Paley:
"In crossing a heath, suppose I pitched my foot against a stone, and were asked how the stone came to be there; I might possibly answer, that, for anything I knew to the contrary, it had lain there forever: nor would it perhaps be very easy to show the absurdity of this answer. But suppose I had found a watch upon the ground, and it should be inquired how the watch happened to be in that place; I should hardly think of the answer I had before given, that for anything I knew, the watch might have always been there...every indication of contrivance, every manifestation of design, which existed in the watch, exists in the works of nature; with the difference, on the side of nature, of being greater or more, and that in a degree which exceeds all computation."
Problems:
1. A contradiction. First Paley distinguishes the watch from nature, but then attempts to create an analogy simply through complexity. Complexity does not denote design.

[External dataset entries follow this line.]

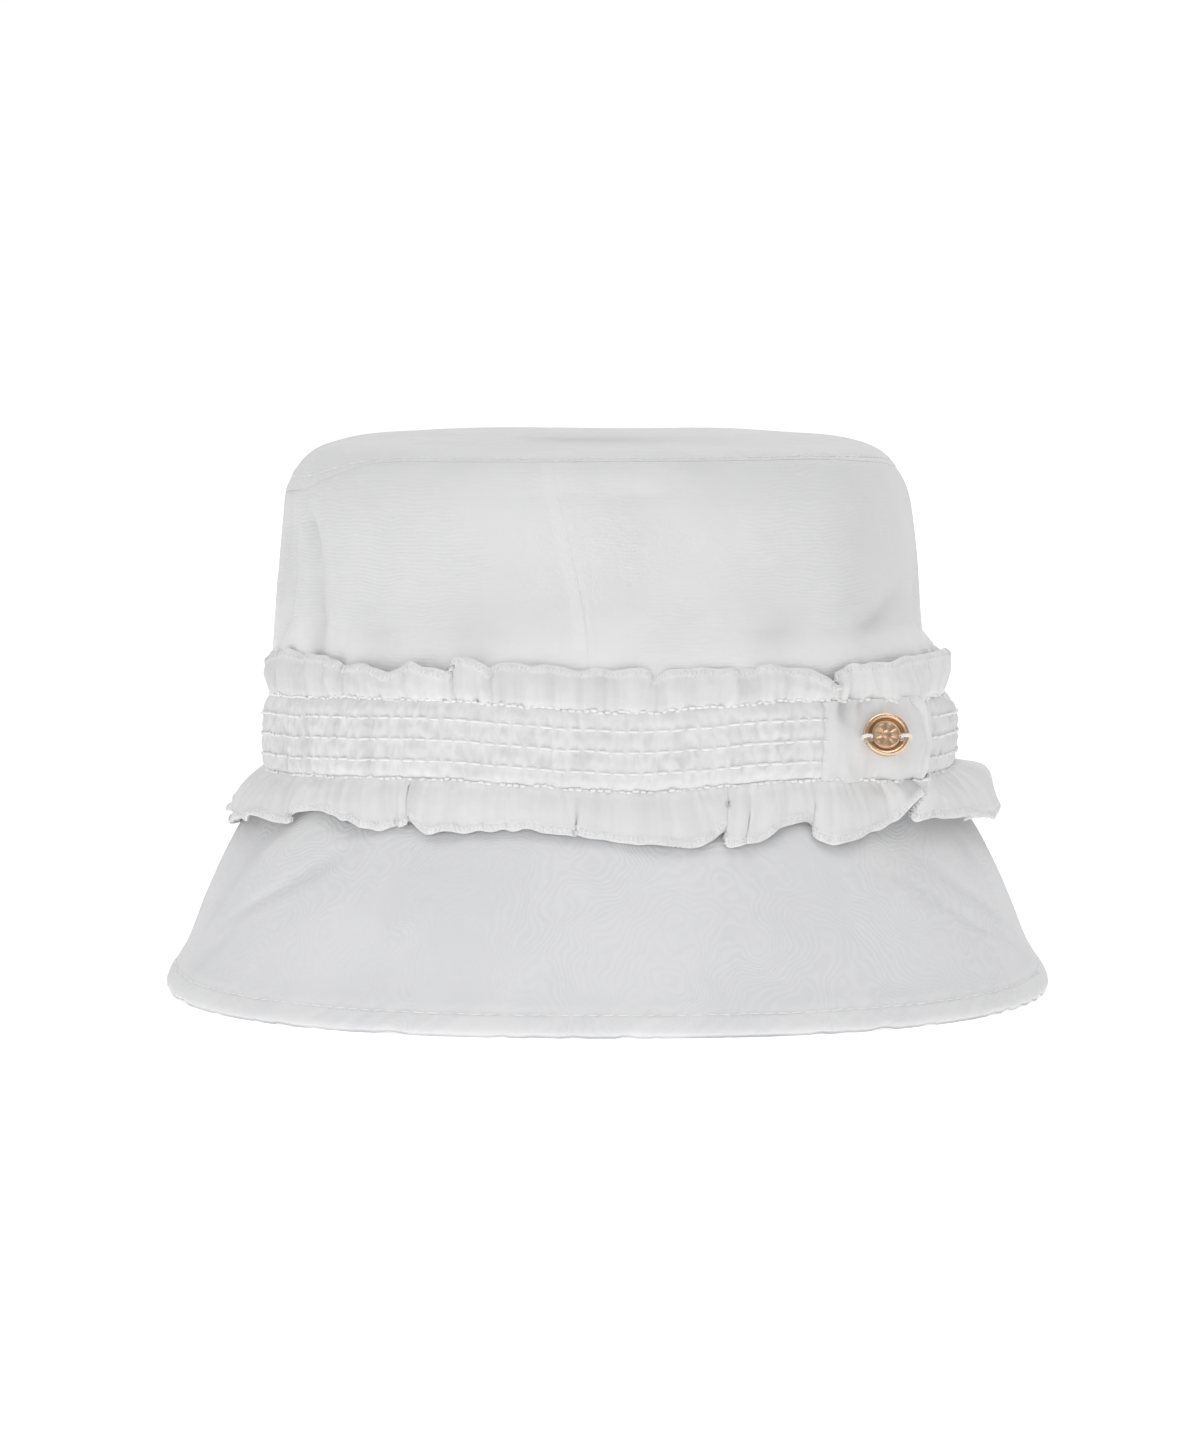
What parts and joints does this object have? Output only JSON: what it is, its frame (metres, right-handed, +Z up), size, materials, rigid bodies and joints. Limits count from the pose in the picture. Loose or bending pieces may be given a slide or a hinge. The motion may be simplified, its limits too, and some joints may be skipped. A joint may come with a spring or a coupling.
{
  "type": "ruffled bucket hat",
  "caption": "Child's sun hat of thin white cotton: oval crown, bell-shaped brim, and a shirred strip with a ruffle above and below, closed by a plain tab with a metal button.",
  "frame": {"origin": "on the surface the hat rests on, under the middle of the rim", "axes": "+Z up through the crown, -Y towards the front of the hat, +X towards the button"},
  "size_m": [0.2176, 0.2404, 0.134],
  "materials": {
    "white_voile": "thin plain-woven cotton, two layers, soft and dull with a faint watered grain",
    "gathered_voile": "the same cotton gathered into small pleats, with stitched rows and overlocked edges",
    "white_thread": "white sewing thread, slightly glossy",
    "pale_gold": "polished pale rose-gold plating on a cast button"
  },
  "bodies": {
    "root": {"crown_tip": "white_voile", "crown_side_left": "white_voile", "crown_side_right": "white_voile", "brim": "white_voile", "shirred_band": "gathered_voile", "band_tab": "gathered_voile", "upper_ruffle": "gathered_voile", "lower_ruffle": "gathered_voile", "button": "pale_gold", "button_stitch_left": "white_thread", "button_stitch_right": "white_thread"}
  },
  "joints": []
}
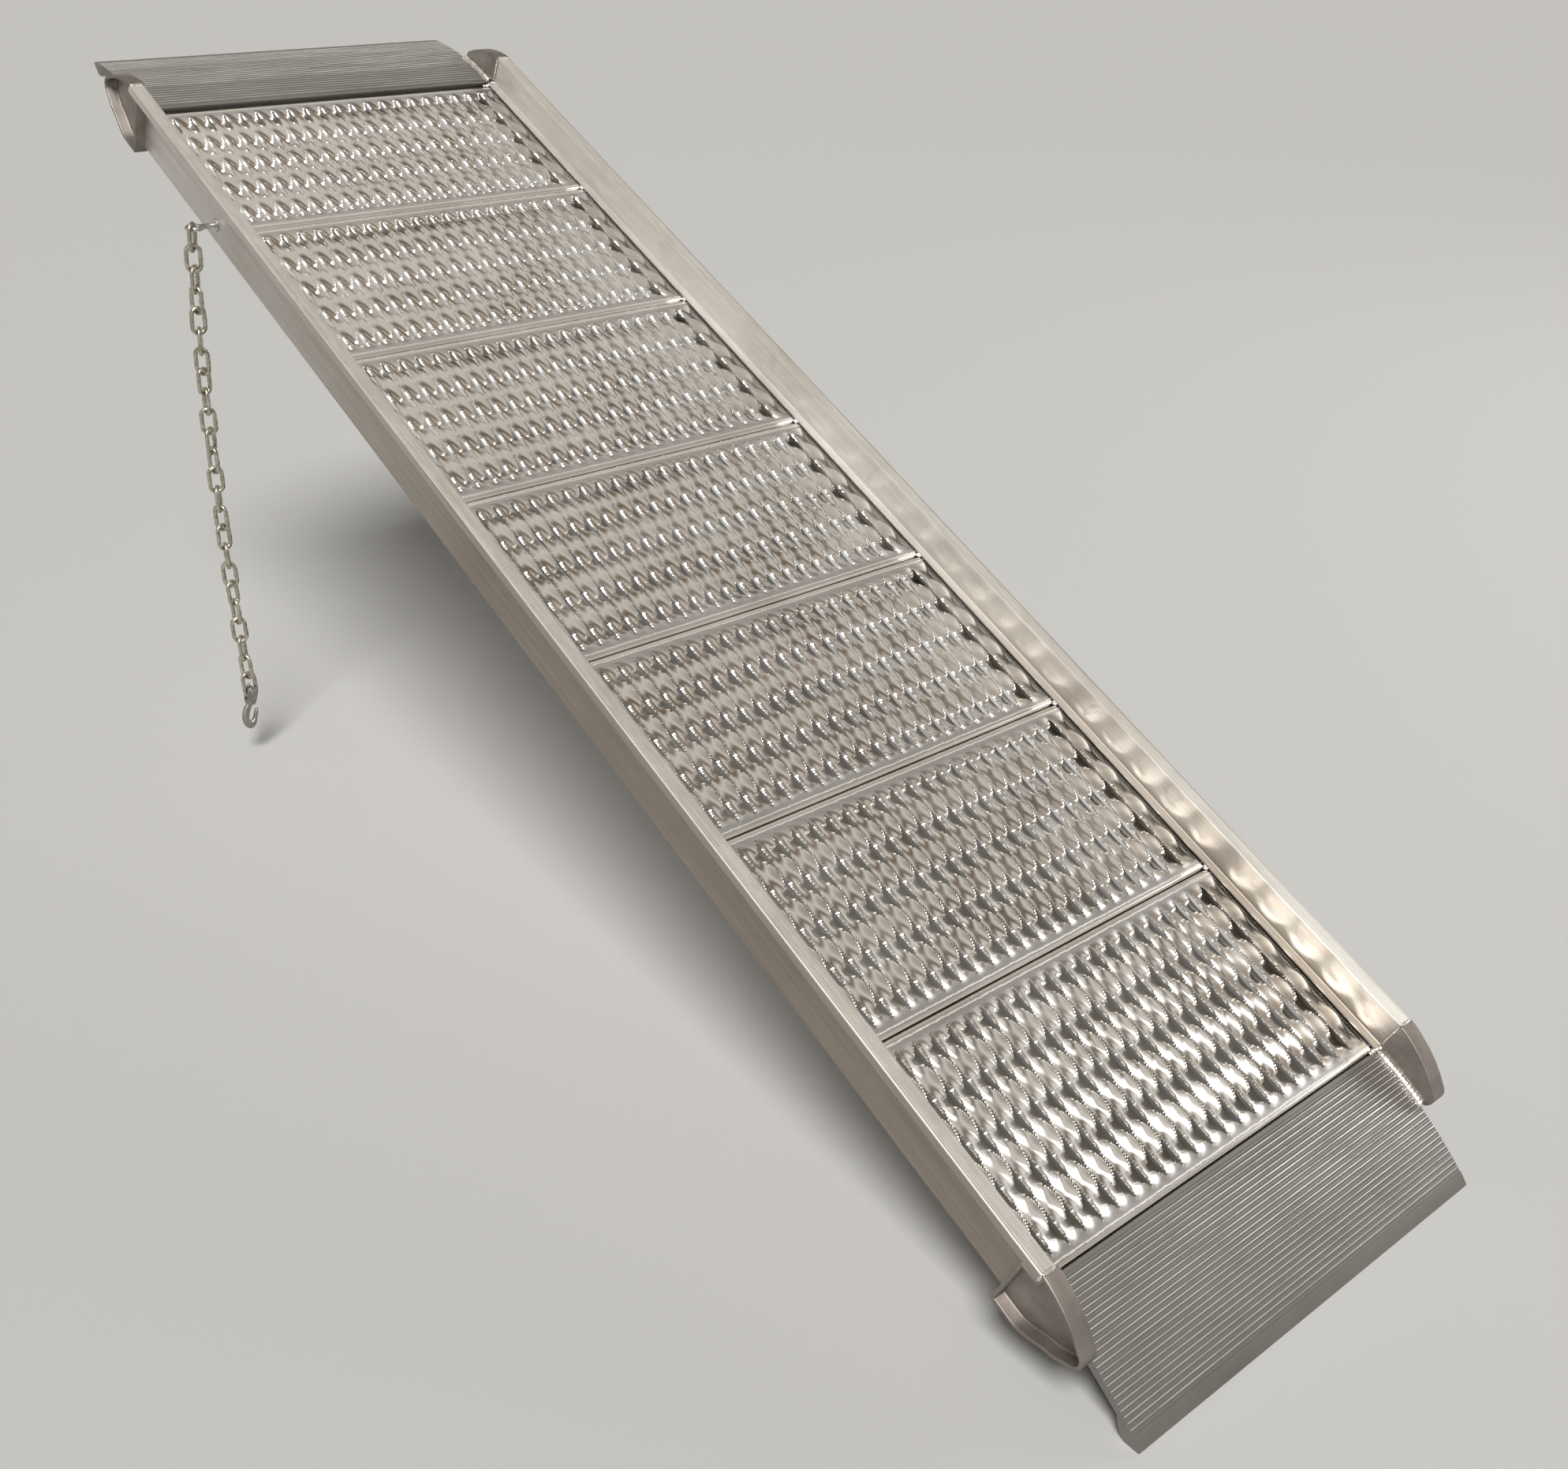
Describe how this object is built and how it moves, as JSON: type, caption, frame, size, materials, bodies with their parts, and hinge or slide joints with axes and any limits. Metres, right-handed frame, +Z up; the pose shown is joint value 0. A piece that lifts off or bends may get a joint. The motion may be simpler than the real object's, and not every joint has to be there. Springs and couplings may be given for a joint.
{
  "type": "loading ramp",
  "caption": "One-piece aluminium loading ramp: punched traction planks between two side rails, a ribbed lip at each end, cast corner brackets and a safety chain with a hook.",
  "frame": {"origin": "the flat underside of the upper lip, on the centre line, where the ramp bears on the bed", "axes": "+Z up with the ramp at its 24 degree working slope, +X down the slope in plan, +Y across to the right rail seen from the foot looking up"},
  "size_m": [2.2452, 0.6997, 1.019],
  "materials": {
    "rail": "mill-finish extrusion with fine lengthwise die lines",
    "plank": "bright punched sheet with heat-clouded edges",
    "lip": "dull ribbed extrusion with bright rib crests",
    "casting": "sand-cast, matt, brownish grey",
    "zinc": "zinc plated",
    "chain": "welded links, yellowish zinc, worn",
    "forging": "self-coloured forging"
  },
  "bodies": {
    "ramp": {"upper_lip": "lip", "lower_lip": "lip", "deck_plank_1": "plank", "deck_plank_2": "plank", "deck_plank_3": "plank", "deck_plank_4": "plank", "deck_plank_5": "plank", "deck_plank_6": "plank", "deck_plank_7": "plank", "side_rail_left": "rail", "side_rail_right": "rail", "rail_flange_left": "rail", "rail_ledge_left": "rail", "rail_shelf_left": "rail", "rail_flange_right": "rail", "rail_ledge_right": "rail", "rail_shelf_right": "rail", "end_casting_upper_left": "casting", "end_casting_upper_right": "casting", "end_casting_lower_left": "casting", "end_casting_lower_right": "casting", "eye_bolt": "zinc", "eye_bolt_washer": "zinc", "eye_bolt_nut": "zinc"},
    "chain_link_01": {"chain_link_01": "chain"},
    "chain_link_02": {"chain_link_02": "chain"},
    "chain_link_03": {"chain_link_03": "chain"},
    "chain_link_04": {"chain_link_04": "chain"},
    "chain_link_05": {"chain_link_05": "chain"},
    "chain_link_06": {"chain_link_06": "chain"},
    "chain_link_07": {"chain_link_07": "chain"},
    "chain_link_08": {"chain_link_08": "chain"},
    "chain_link_09": {"chain_link_09": "chain"},
    "chain_link_10": {"chain_link_10": "chain"},
    "chain_link_11": {"chain_link_11": "chain"},
    "chain_link_12": {"chain_link_12": "chain"},
    "chain_link_13": {"chain_link_13": "chain"},
    "chain_link_14": {"chain_link_14": "chain"},
    "chain_link_15": {"chain_link_15": "chain"},
    "chain_link_16": {"chain_link_16": "chain"},
    "chain_link_17": {"chain_link_17": "chain"},
    "chain_link_18": {"chain_link_18": "chain"},
    "chain_link_19": {"chain_link_19": "chain"},
    "chain_link_20": {"chain_link_20": "chain"},
    "chain_link_21": {"chain_link_21": "chain"},
    "chain_link_22": {"chain_link_22": "chain"},
    "chain_link_23": {"chain_link_23": "chain"},
    "chain_link_24": {"chain_link_24": "chain"},
    "hook": {"grab_hook": "forging", "clevis_pin": "forging", "cotter_pin": "zinc"}
  },
  "joints": [
    {"name": "eye_swing", "type": "hinge", "parent": "ramp", "child": "chain_link_01", "pos_m": [0.34016, -0.35042, -0.15014], "axis": [0.7071, 0.7071, 0], "range_deg": [-30, 30]},
    {"name": "link_02_swing", "type": "hinge", "parent": "chain_link_01", "child": "chain_link_02", "pos_m": [0.33534, -0.35042, -0.18057], "axis": [-0.6984, 0.7071, 0.1106], "range_deg": [-30, 30]},
    {"name": "link_03_swing", "type": "hinge", "parent": "chain_link_02", "child": "chain_link_03", "pos_m": [0.33087, -0.35042, -0.21154], "axis": [0.3708, 0.9272, -0.0535], "range_deg": [-30, 30]},
    {"name": "link_04_swing", "type": "hinge", "parent": "chain_link_03", "child": "chain_link_04", "pos_m": [0.32682, -0.35042, -0.24258], "axis": [-0.6945, 0.7138, 0.0906], "range_deg": [-30, 30]},
    {"name": "link_05_swing", "type": "hinge", "parent": "chain_link_04", "child": "chain_link_05", "pos_m": [0.32319, -0.35042, -0.27367], "axis": [-0.9279, -0.3569, 0.1082], "range_deg": [-30, 30]},
    {"name": "link_06_swing", "type": "hinge", "parent": "chain_link_05", "child": "chain_link_06", "pos_m": [0.31999, -0.35042, -0.30481], "axis": [-0.0458, -0.9989, 0.0047], "range_deg": [-30, 30]},
    {"name": "link_07_swing", "type": "hinge", "parent": "chain_link_06", "child": "chain_link_07", "pos_m": [0.31721, -0.35042, -0.33598], "axis": [0.8939, -0.4412, -0.0796], "range_deg": [-30, 30]},
    {"name": "link_08_swing", "type": "hinge", "parent": "chain_link_07", "child": "chain_link_08", "pos_m": [0.31486, -0.35042, -0.36719], "axis": [0.7608, 0.6464, -0.0573], "range_deg": [-30, 30]},
    {"name": "link_09_swing", "type": "hinge", "parent": "chain_link_08", "child": "chain_link_09", "pos_m": [0.31294, -0.35042, -0.39843], "axis": [-0.2873, 0.9577, 0.0177], "range_deg": [-30, 30]},
    {"name": "link_10_swing", "type": "hinge", "parent": "chain_link_09", "child": "chain_link_10", "pos_m": [0.31145, -0.35042, -0.4297], "axis": [-0.9918, 0.1187, 0.0475], "range_deg": [-30, 30]},
    {"name": "link_11_swing", "type": "hinge", "parent": "chain_link_10", "child": "chain_link_11", "pos_m": [0.31038, -0.35042, -0.46098], "axis": [-0.5052, -0.8628, 0.0173], "range_deg": [-30, 30]},
    {"name": "link_12_swing", "type": "hinge", "parent": "chain_link_11", "child": "chain_link_12", "pos_m": [0.30974, -0.35042, -0.49228], "axis": [0.5889, -0.8081, -0.0121], "range_deg": [-30, 30]},
    {"name": "link_13_swing", "type": "hinge", "parent": "chain_link_12", "child": "chain_link_13", "pos_m": [0.30952, -0.35042, -0.52357], "axis": [0.9761, 0.2172, -0.0067], "range_deg": [-30, 30]},
    {"name": "link_14_swing", "type": "hinge", "parent": "chain_link_13", "child": "chain_link_14", "pos_m": [0.30974, -0.35042, -0.55487], "axis": [0.1908, 0.9816, 0.0013], "range_deg": [-30, 30]},
    {"name": "link_15_swing", "type": "hinge", "parent": "chain_link_14", "child": "chain_link_15", "pos_m": [0.31038, -0.35042, -0.58617], "axis": [-0.8235, 0.5671, -0.0169], "range_deg": [-30, 30]},
    {"name": "link_16_swing", "type": "hinge", "parent": "chain_link_15", "child": "chain_link_16", "pos_m": [0.31145, -0.35042, -0.61745], "axis": [-0.8484, -0.5286, -0.029], "range_deg": [-30, 30]},
    {"name": "link_17_swing", "type": "hinge", "parent": "chain_link_16", "child": "chain_link_17", "pos_m": [0.31294, -0.35042, -0.64871], "axis": [0.1453, -0.9894, 0.007], "range_deg": [-30, 30]},
    {"name": "link_18_swing", "type": "hinge", "parent": "chain_link_17", "child": "chain_link_18", "pos_m": [0.31486, -0.35042, -0.67995], "axis": [0.9633, -0.2619, 0.0593], "range_deg": [-30, 30]},
    {"name": "link_19_swing", "type": "hinge", "parent": "chain_link_18", "child": "chain_link_19", "pos_m": [0.31721, -0.35042, -0.71117], "axis": [0.6238, 0.7801, 0.047], "range_deg": [-30, 30]},
    {"name": "link_20_swing", "type": "hinge", "parent": "chain_link_19", "child": "chain_link_20", "pos_m": [0.31999, -0.35042, -0.74234], "axis": [-0.4634, 0.8852, -0.0413], "range_deg": [-30, 30]},
    {"name": "link_21_swing", "type": "hinge", "parent": "chain_link_20", "child": "chain_link_21", "pos_m": [0.32319, -0.35042, -0.77348], "axis": [-0.9921, -0.0729, -0.102], "range_deg": [-30, 30]},
    {"name": "link_22_swing", "type": "hinge", "parent": "chain_link_21", "child": "chain_link_22", "pos_m": [0.32682, -0.35042, -0.80457], "axis": [-0.3293, -0.9434, -0.0384], "range_deg": [-30, 30]},
    {"name": "link_23_swing", "type": "hinge", "parent": "chain_link_22", "child": "chain_link_23", "pos_m": [0.33087, -0.35042, -0.8356], "axis": [0.7263, -0.6808, 0.0948], "range_deg": [-30, 30]},
    {"name": "link_24_swing", "type": "hinge", "parent": "chain_link_23", "child": "chain_link_24", "pos_m": [0.33534, -0.35042, -0.86658], "axis": [0.9073, 0.3995, 0.131], "range_deg": [-30, 30]},
    {"name": "hook_swing", "type": "hinge", "parent": "chain_link_24", "child": "hook", "pos_m": [0.33909, -0.35042, -0.89029], "axis": [-0.9877, 0, -0.1564], "range_deg": [-40, 40]}
  ]
}
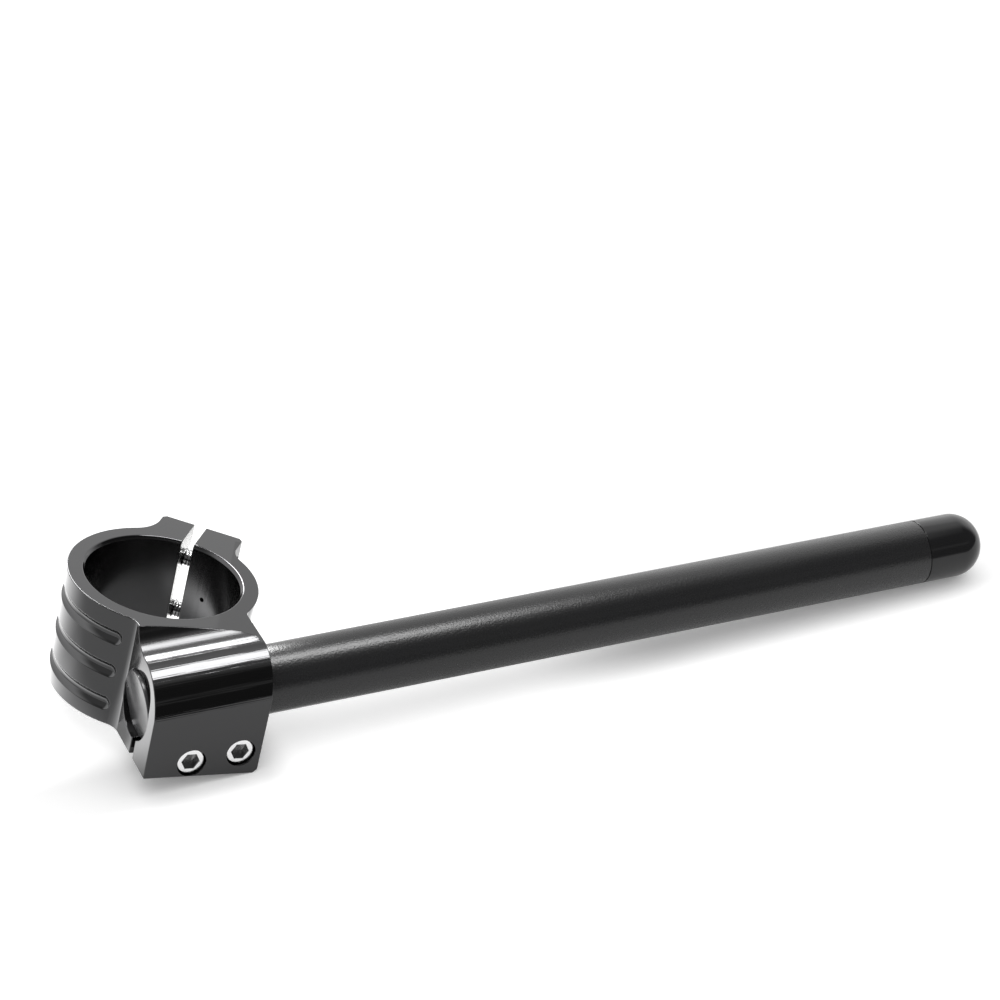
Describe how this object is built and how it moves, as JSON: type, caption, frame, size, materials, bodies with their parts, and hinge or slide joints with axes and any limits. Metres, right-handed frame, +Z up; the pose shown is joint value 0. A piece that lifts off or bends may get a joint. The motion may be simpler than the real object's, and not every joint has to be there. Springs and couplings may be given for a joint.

2. The materials to make the watch already exist, but then we have to believe that a creator made the universe out of nothing.
3. False analogy:
A watch is complex
A watch has a watchmaker
The universe is also complex
Therefore the universe has a watchmaker
Then it should apply elsewhere:
Leaves are complex cellulose structures
Leaves grow on trees
Money bills are also complex cellulose structures
Therefore money grows on trees
Like most analogies, it is somewhat weak and it ignores important aspects: it does not tell us who is the watchmaker, it merely assumes it is a god, therefore it is not sound evidence for a god, and like the cosmological argument it breaks down at the point where one enquires, who made the watchmaker?
Although I try to avoid using Dawkins as a source owing to an irrational hatred of the man evinced by those who cannot disprove his claims, he sums it up perfectly:
"Paley's argument is made with passionate sincerity and is informed by the best biological scholarship of the day, but it is wrong, gloriously and utterly wrong. The analogy between telescope and eye, between watch and living organism, is false. All appearances to the contrary, the only watchmaker in nature is the blind force of physics, albeit deplored in a special way. A true watchmaker has foresight: he designs his cogs and springs, and plans their interconnections, with a future purpose in his mind's eye. Natural selection, the blind unconscious, automatic process which Darwin discovered, and which we now know is the explanation for the existence and apparently purposeful form of all life, has no purpose in mind. It has no mind and no mind's eye. It does not plan for the future. It has no vision, no foresight, no sight at all. If it can be said to play the role of watchmaker in nature, it is the blind watchmaker."